Polar coordinates provide a way of describing points on a plane using a distance and an angle, rather than the usual x and y coordinates. This can be beneficial in shape and area calculations, like those involving curves or circles. Here, for example, we convert Cartesian coordinates into polar coordinates for easier integration:

• Instead of \((x, y)\), a point is represented as \((r, \theta)\).
• \(r\) represents the distance from the origin to the point, while \(\theta\) represents the angle from the positive x-axis.

To convert, use the equations \(x = r \cos \theta\) and \(y = r \sin \theta\). This system is especially useful for circular regions, as seen in the exercise where it simplifies integrating over a circle. Polar coordinates allow us to overlay complex shapes with ease, making them a vital tool in surface area calculations involving round or curvilinear shapes.

Double integrals are used to calculate the accumulation of quantities over a two-dimensional area, which in many cases, could mean the surface area, volume, or other vast formulas depending on the setup. This tool is crucial in multivariable calculus. In this problem, a double integral calculates the surface area of the paraboloid intersected with the plane.

• A double integral can be expressed as \( \int \int f(x, y) \ dx \ dy \).
• Here, it computes the area where conditions over the intersection of surfaces are met.

By using transformations, like polar coordinates, the integration bounds, and the function \(f(x, y)\) itself can sometimes be simplified. Integrating correctly in these scenarios requires a good understanding of calculus and an ability to transform variables effectively.

Calculating a surface element is a critical step in determining the area of a surface intersected by other surfaces or boundaries. For a surface given by \( z = f(x, y) \), the differential element of the surface area is:

• \( \sqrt{1 + \left( \frac{\partial z}{\partial x} \right)^2 + \left( \frac{\partial z}{\partial y} \right)^2 } \ dx \ dy \).

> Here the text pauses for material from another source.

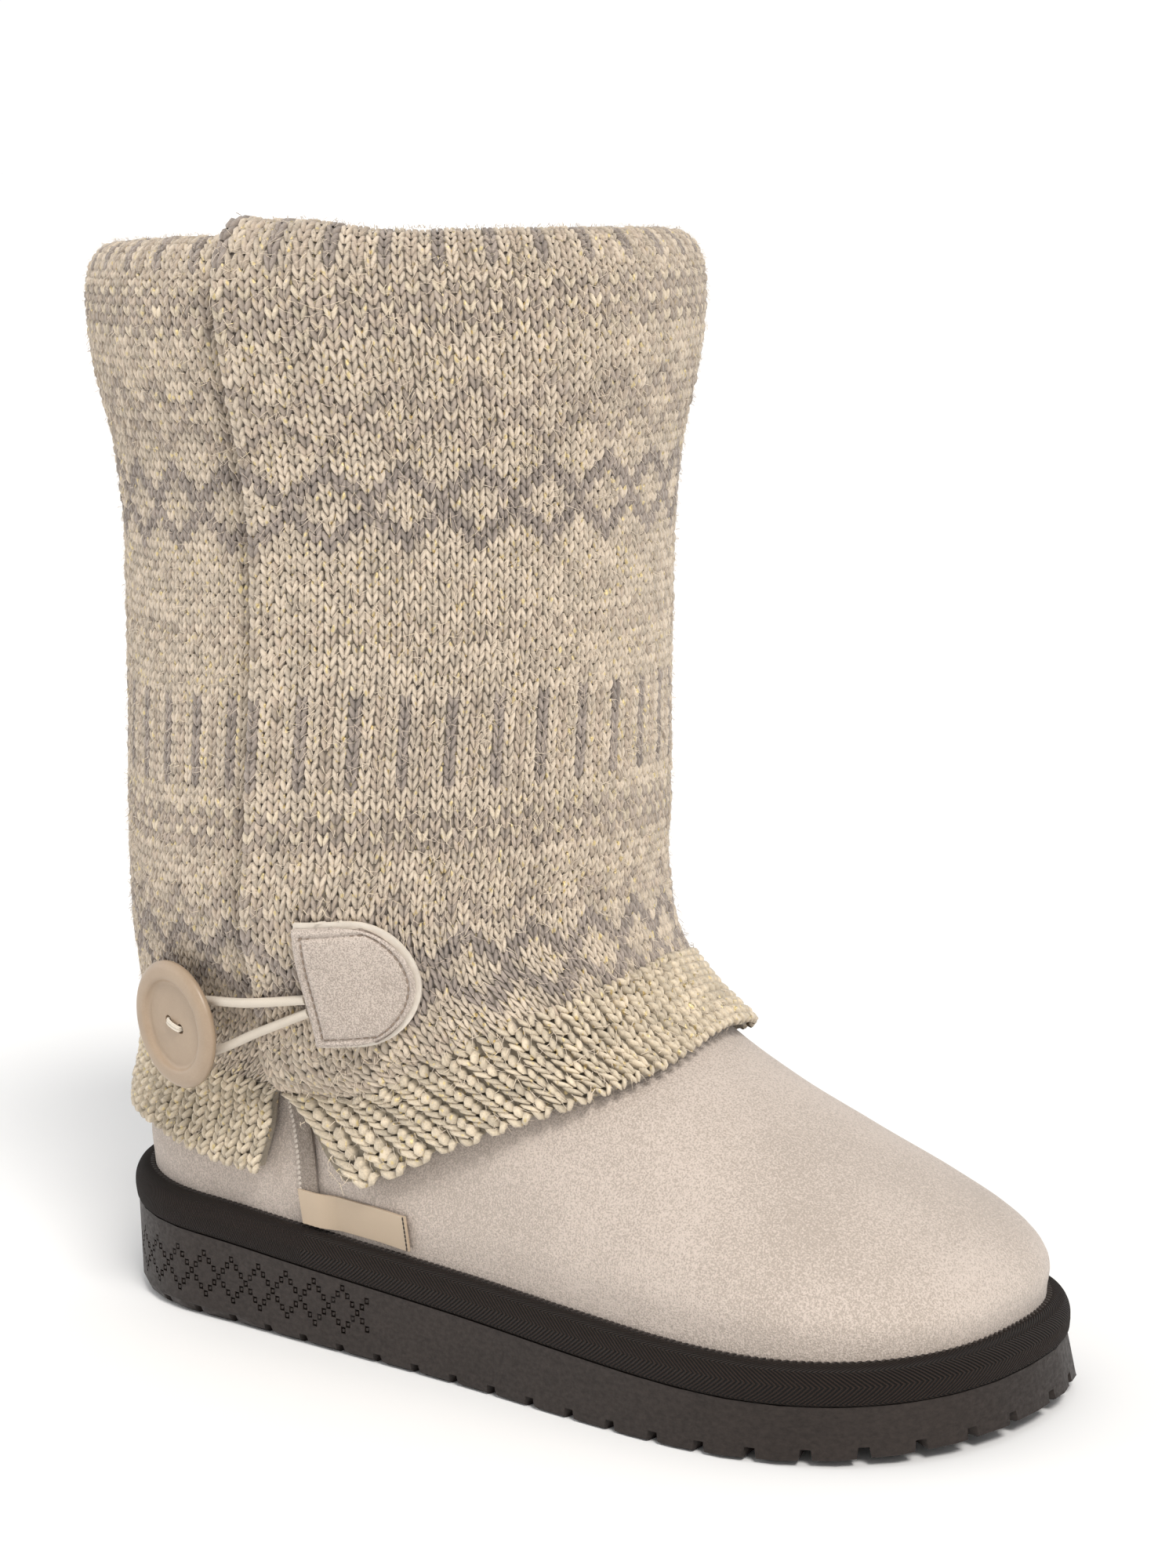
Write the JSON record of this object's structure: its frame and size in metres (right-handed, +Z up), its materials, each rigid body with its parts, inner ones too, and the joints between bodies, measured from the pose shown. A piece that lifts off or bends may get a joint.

Obtaining partial derivatives is essential in this process. In our case:

• \( \frac{\partial z}{\partial x} = 2x \) and \( \frac{\partial z}{\partial y} = 2y \) for \( z = x^2 + y^2 \).
• Substituting these in gives the surface element in terms of \(x\) and \(y\).

When shifted to polar coordinates, it simplifies further, producing \( \sqrt{1 + 4r^2} \ r \ dr \ d\theta \). This simplification is crucial to solving practical problems related to the surface area, allowing for more straightforward integration and accurate results.